Wednesday, June 16, 2010

Button-Pushing Feedback

This morning I went to Beijing Capital International Airport to head to Hong Kong. 

At passport control, there were many people in line and to pass the time, I checked out the TV screen above us which showed a polite customer service message from the Beijing General Station of Entry and Exit Frontier Inspection of the People's Republic of China. 

It basically said that in order to better serve people, it had to know where it was going wrong in the process in order to improve. Which is why they put these customer service feedback buttons at each officer's station. And after the passport control process was completed, each passenger should either press "very satisfied", "satisfied", "check too long" or "not satisfied" to evaluate the officer that served them.

Most of the officers seemed to be working very quickly, so the line moved quite fast, and presumably good feedback. 

Us passengers just want these routine checks to be as efficient and painless as possible; and to their credit, the Chinese have made it so.

However, these buttons really give an indication if anything is wrong with the process? How can people elaborate if they have a complaint by only having the choice of pressing one button?

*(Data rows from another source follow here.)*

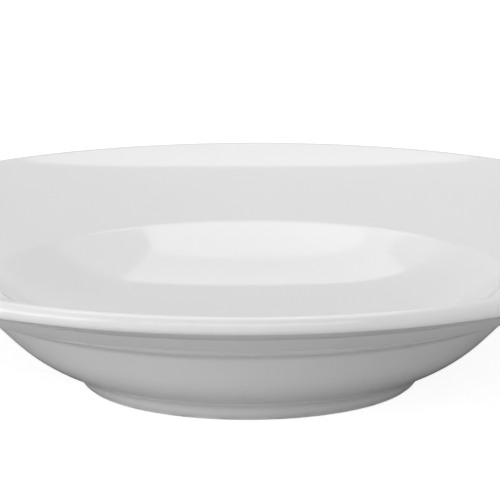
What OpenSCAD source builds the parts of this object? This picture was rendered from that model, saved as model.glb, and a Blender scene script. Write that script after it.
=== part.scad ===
// Pasta bowl: wide-rimmed porcelain bowl on a low foot ring
// Lengths in millimetres and angles in degrees, +Z up, origin at the centre of the standing plane

/* [Rim] */
// Diameter over the glazed lip
rim_d = 270; // [250:1:310]
// Height from the standing plane to the top of the glazed lip
bowl_h = 51.5; // [48:0.5:58]
// Thickness of the rolled lip, over the glaze
lip_t = 5.4; // [4.4:0.1:6.4]
// Rise of the inside of the rim where it meets the lip
lip_slope = 26; // [23:0.1:28]
// Rise of the underside of the rim
underside_slope = 18.4; // [17.6:0.1:19]
// Width over which the inside of the rim turns up towards the lip, measured from the outer edge
rim_turn_w = 14; // [10:0.5:20]
// Radius of that turn
rim_turn_round = 140; // [60:5:180]

/* [Well] */
// Diameter of the ridge where the rim turns down into the well
well_d = 162.8; // [155:0.2:170]
// Height of that ridge above the standing plane
ridge_z = 34.1; // [33:0.1:36]
// Rounding of the ridge
ridge_round = 5; // [2:0.5:8]
// Slope of the wall of the well
wall_slope = 37.7; // [36:0.1:42]
// Height at which the wall of the well turns into the floor
wall_foot_z = 21.4; // [20.4:0.1:22.6]
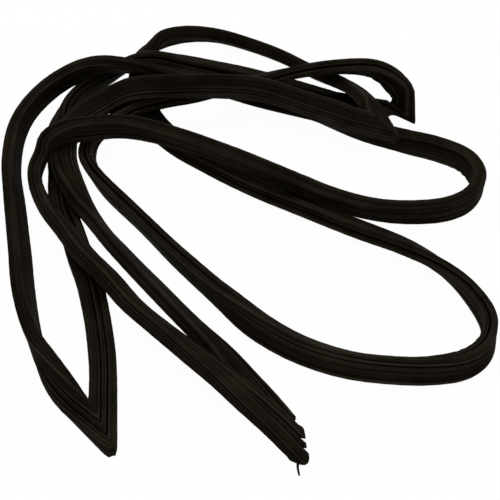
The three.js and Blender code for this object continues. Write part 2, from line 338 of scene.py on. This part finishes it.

Accumulating these kinds of statistics make it easy to assess a person's work performance, but do they really give a true picture of what problems if any they are having?

If I pressed "not satisfied" would that mean a black mark next to my name and I would get hassles when I tried to get back into the country? Best to be nice...

It's just another opportunity for China to statistically prove that it's serving X many customers each day. But who knows if they really are well served... or not?